Ce qui n'était pas prévu, c'est la vague de froid intense qui va s'abattre sur la Chine Centrale en cet hiver 2008. Cette fois-ci, je suis seul.
13 Janvier 2008. A 8 heures du matin, on s'agite fort dans la Gare routière sud de Chengdu. Heureusement l'Emeishan est connu. C'est pour Baoguo qu'il faut un ticket. Départ toutes les demi-heures, j'ai un ticket pour 9 heures. Un trajet de 2h40 et vous voici à Baoguo, à 500 m d'altitude. Attention, là j'ai perdu un peu de temps. Impérativement acheter à la sortie du bus une carte du Mont Emei ; ce n'est pas l’offre qui manque ! Pour ceux qui veulent aller directement au sommet (3099 m) sans se fatiguer, des minibus les emmènent par route à la station de Taizi Ping à 2540 m; là, les plus courageux achèveront la montée à pied. D'autres se laisseront tenter par le « Cable Car » qui les déposera à 3000m.
Pour ceux qui, comme moi, aiment la marche et l'aventure, il faut prendre une navette pour Wuxiangang (10mn) C'est là le bon point de départ. Un droit d'entrée, à l'époque de 50 yuan, et l'aventure commence. De cette porte au sommet, il y a un dénivelé de 2 500 m et ce sont des marches qu'il faut gravir soit de l'ordre de 18 000 marches !
On s'y fait car il y a des paliers et la nature est magnifique. A 12h30 je commence la montée. Il faut aller vite, c’est l'hiver et à 17h30/18h il fait nuit noire. Le début est plaisant, dans les bananiers. Il y a un peu de monde et naturellement des marchands. On vend de tout comme partout en Chine. Et puis il y a les temples qui se succèdent et il y a l'encens, les bougies ! Une petite vieille, toute ridée et ratatinée me fait craquer : en avant pour la petite cérémonie encens. Ce sont les femmes qui s'adonnent surtout à cette cérémonie compliquée ; il faut être souple, ce qu'elles sont bien plus que moi !
Le Wannian-Si passé à 1020 m. je me retrouve seul. Des jardiniers interrogés me confirment que l'on peut dormir plus haut. Je continue mais bien vite il faut déchanter.

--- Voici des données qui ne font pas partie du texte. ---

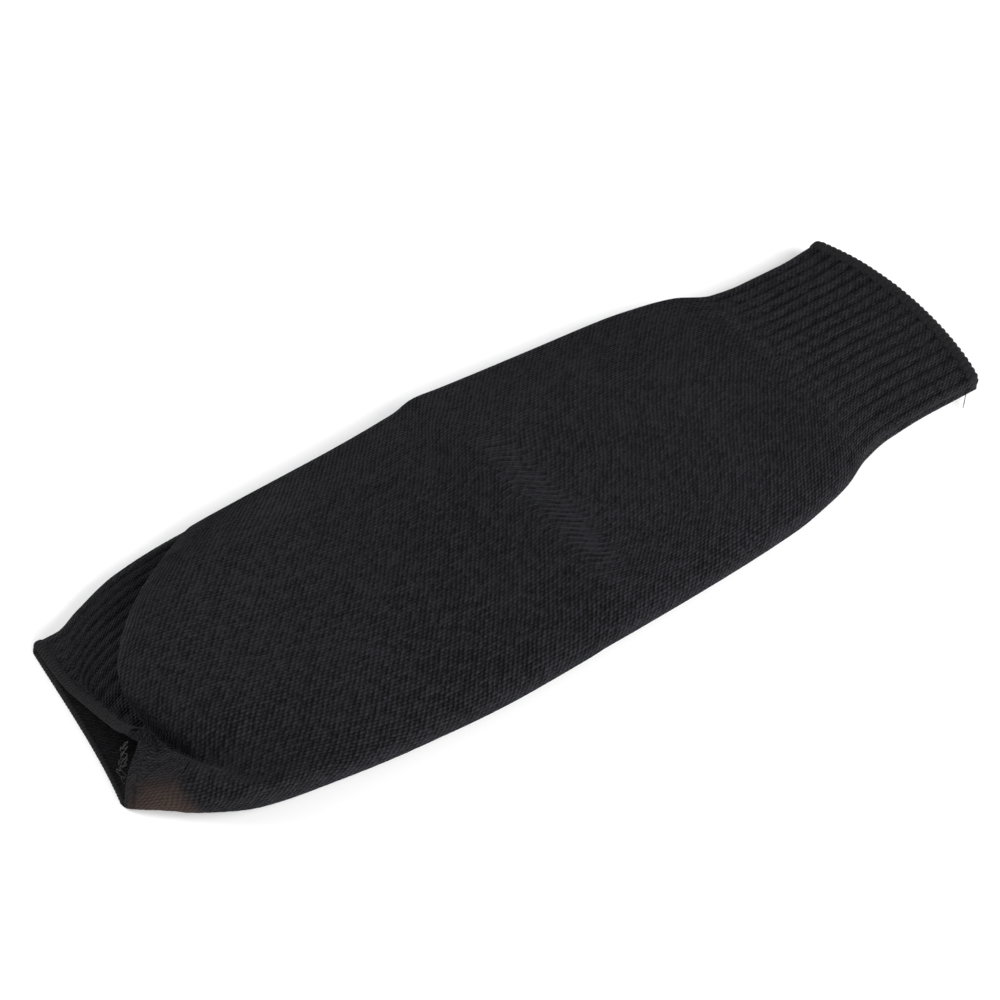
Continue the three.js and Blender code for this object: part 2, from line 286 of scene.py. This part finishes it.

Le sol est de plus en plus glissant. Il a plu sur le sol gelé ; le verglas est là. Sans ce miracle qu'est le sens du commerce chinois, j'aurais dû faire demi-tour. Et oui, au détour du chemin un marchand étale sa collection de crampons et de chaussons neige ! Je choisis des crampons moulés à 50 yuans. Ils tiendront 2 jours, je n'en demande pas plus.
La nuit est tombée quand j'arrive à Huayan. L'altimètre marque 1900 m. Il y a longtemps que je suis seul. Qu'elle est bienvenue cette petite lumière dans la nuit.
Ce sont des paysans qui tiennent une Auberge dont je serai le seul client cette nuit. La cellule est glacée, il doit faire dans les - 10°. Les crampons sont indispensables pour atteindre les toilettes, un grand trou qui surplombe l'abîme. Mais j'ai un toit ! Soirée par ailleurs fort agréable. Je rejoins mes hôtes et c'est autour d'un gros poêle familial que je partage leur dîner.
Dîner auberge1 - Montée dans la neige - Dîner auberge214 Janvier – Départ de bon matin. Je veux être au sommet pour midi. Ce que j'avais deviné la veille dans la pénombre se révèle dans toute sa splendeur. La neige et la pluie mélangées se sont transformées en cristaux sur les branches des pins que j'ai maintenant rejoints. Je n’ai jamais vu cela de ma vie. C'est féerique avec les reflets du soleil levant. Devant un tel spectacle, on se laisse aller. Attention au réveil ! Pour moi, il est brutal sous la forme d'un énorme animal me barrant le chemin. En fait, je ne m'y attendais pas, c'est un gros singe qui doit faire dans les 90 cm de haut, mais surtout qui est très trapu. Heureusement, il est aussi surpris que moi et disparaît. Ouf !
Panneau : Attention aux singes ! Les singes sont là - Panneau au Golden SummitDeux heures plus tard, changement brutal, j'ai rejoint le premier flot des touristes, ceux qui terminent la montée à pied après que le bus les ait laissé à 2500 m. La forêt s'est clairsemée, par contre les boutiques sont là de nouveau. L'aventure est finie, c'est le grand tourisme Chinois.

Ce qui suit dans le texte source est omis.